## GOAL:
All of the data needs to be repeated exactly.

### SOURCE EXCERPT ###

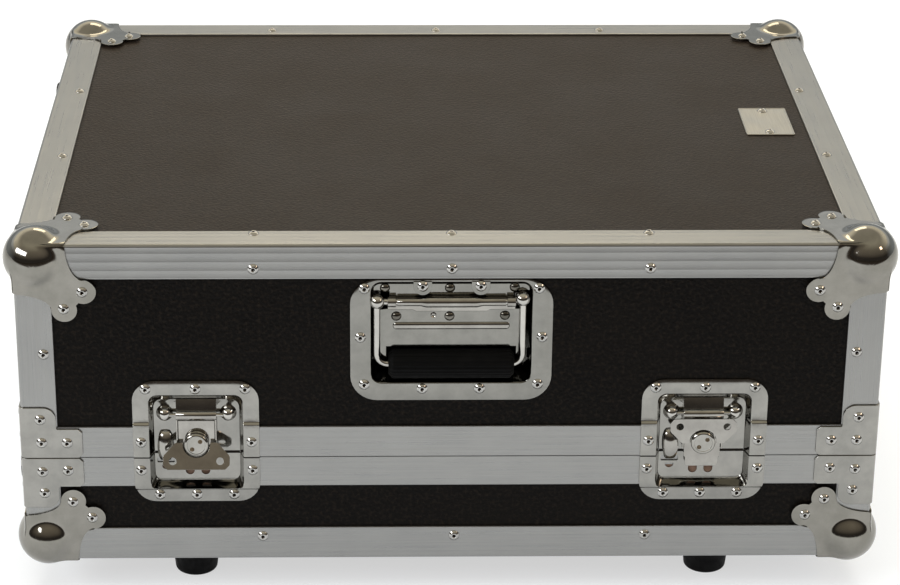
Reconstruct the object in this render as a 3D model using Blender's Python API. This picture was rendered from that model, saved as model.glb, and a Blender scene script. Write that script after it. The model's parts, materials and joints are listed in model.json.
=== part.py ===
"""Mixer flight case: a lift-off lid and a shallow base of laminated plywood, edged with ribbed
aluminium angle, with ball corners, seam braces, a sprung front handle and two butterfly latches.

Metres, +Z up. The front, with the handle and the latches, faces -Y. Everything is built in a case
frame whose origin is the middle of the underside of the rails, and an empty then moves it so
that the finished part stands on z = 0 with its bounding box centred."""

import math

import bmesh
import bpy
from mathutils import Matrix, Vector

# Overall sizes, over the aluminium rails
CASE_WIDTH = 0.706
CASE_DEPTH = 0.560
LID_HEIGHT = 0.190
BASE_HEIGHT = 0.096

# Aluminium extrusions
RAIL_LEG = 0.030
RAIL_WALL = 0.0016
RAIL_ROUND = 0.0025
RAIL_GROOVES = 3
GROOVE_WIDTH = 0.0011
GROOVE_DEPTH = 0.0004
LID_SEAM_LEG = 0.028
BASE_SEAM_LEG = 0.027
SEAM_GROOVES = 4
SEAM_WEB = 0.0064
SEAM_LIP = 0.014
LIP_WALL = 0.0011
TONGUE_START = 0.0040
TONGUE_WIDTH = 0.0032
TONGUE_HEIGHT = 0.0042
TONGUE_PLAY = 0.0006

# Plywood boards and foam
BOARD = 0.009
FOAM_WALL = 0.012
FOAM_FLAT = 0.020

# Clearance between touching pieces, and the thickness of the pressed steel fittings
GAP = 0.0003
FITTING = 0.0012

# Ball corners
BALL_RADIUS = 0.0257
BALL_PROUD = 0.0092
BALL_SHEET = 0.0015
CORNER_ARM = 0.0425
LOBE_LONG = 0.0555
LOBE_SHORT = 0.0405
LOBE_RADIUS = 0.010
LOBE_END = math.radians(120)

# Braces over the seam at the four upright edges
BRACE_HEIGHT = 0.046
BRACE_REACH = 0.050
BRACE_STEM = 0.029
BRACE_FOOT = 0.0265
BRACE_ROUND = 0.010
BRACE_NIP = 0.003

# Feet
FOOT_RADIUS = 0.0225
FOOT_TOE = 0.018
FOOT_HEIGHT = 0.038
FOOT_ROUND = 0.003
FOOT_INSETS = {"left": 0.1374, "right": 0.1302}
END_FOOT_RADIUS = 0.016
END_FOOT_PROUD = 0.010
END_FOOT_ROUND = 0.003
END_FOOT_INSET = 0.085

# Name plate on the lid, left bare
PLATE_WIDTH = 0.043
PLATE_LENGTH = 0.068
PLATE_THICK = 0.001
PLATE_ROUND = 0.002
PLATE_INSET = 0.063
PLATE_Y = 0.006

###

## THE SOLUTION:
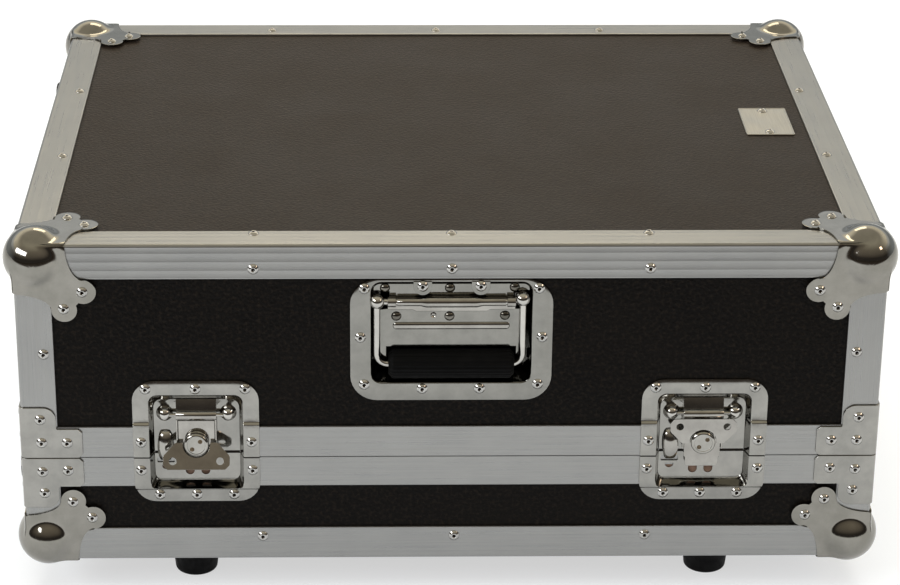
Reconstruct the object in this render as a 3D model using Blender's Python API. This picture was rendered from that model, saved as model.glb, and a Blender scene script. Write that script after it. The model's parts, materials and joints are listed in model.json.
=== part.py ===
"""Mixer flight case: a lift-off lid and a shallow base of laminated plywood, edged with ribbed
aluminium angle, with ball corners, seam braces, a sprung front handle and two butterfly latches.

Metres, +Z up. The front, with the handle and the latches, faces -Y. Everything is built in a case
frame whose origin is the middle of the underside of the rails, and an empty then moves it so
that the finished part stands on z = 0 with its bounding box centred."""

import math

import bmesh
import bpy
from mathutils import Matrix, Vector

# Overall sizes, over the aluminium rails
CASE_WIDTH = 0.706
CASE_DEPTH = 0.560
LID_HEIGHT = 0.190
BASE_HEIGHT = 0.096

# Aluminium extrusions
RAIL_LEG = 0.030
RAIL_WALL = 0.0016
RAIL_ROUND = 0.0025
RAIL_GROOVES = 3
GROOVE_WIDTH = 0.0011
GROOVE_DEPTH = 0.0004
LID_SEAM_LEG = 0.028
BASE_SEAM_LEG = 0.027
SEAM_GROOVES = 4
SEAM_WEB = 0.0064
SEAM_LIP = 0.014
LIP_WALL = 0.0011
TONGUE_START = 0.0040
TONGUE_WIDTH = 0.0032
TONGUE_HEIGHT = 0.0042
TONGUE_PLAY = 0.0006

# Plywood boards and foam
BOARD = 0.009
FOAM_WALL = 0.012
FOAM_FLAT = 0.020

# Clearance between touching pieces, and the thickness of the pressed steel fittings
GAP = 0.0003
FITTING = 0.0012

# Ball corners
BALL_RADIUS = 0.0257
BALL_PROUD = 0.0092
BALL_SHEET = 0.0015
CORNER_ARM = 0.0425
LOBE_LONG = 0.0555
LOBE_SHORT = 0.0405
LOBE_RADIUS = 0.010
LOBE_END = math.radians(120)

# Braces over the seam at the four upright edges
BRACE_HEIGHT = 0.046
BRACE_REACH = 0.050
BRACE_STEM = 0.029
BRACE_FOOT = 0.0265
BRACE_ROUND = 0.010
BRACE_NIP = 0.003

# Feet
FOOT_RADIUS = 0.0225
FOOT_TOE = 0.018
FOOT_HEIGHT = 0.038
FOOT_ROUND = 0.003
FOOT_INSETS = {"left": 0.1374, "right": 0.1302}
END_FOOT_RADIUS = 0.016
END_FOOT_PROUD = 0.010
END_FOOT_ROUND = 0.003
END_FOOT_INSET = 0.085

# Name plate on the lid, left bare
PLATE_WIDTH = 0.043
PLATE_LENGTH = 0.068
PLATE_THICK = 0.001
PLATE_ROUND = 0.002
PLATE_INSET = 0.063
PLATE_Y = 0.006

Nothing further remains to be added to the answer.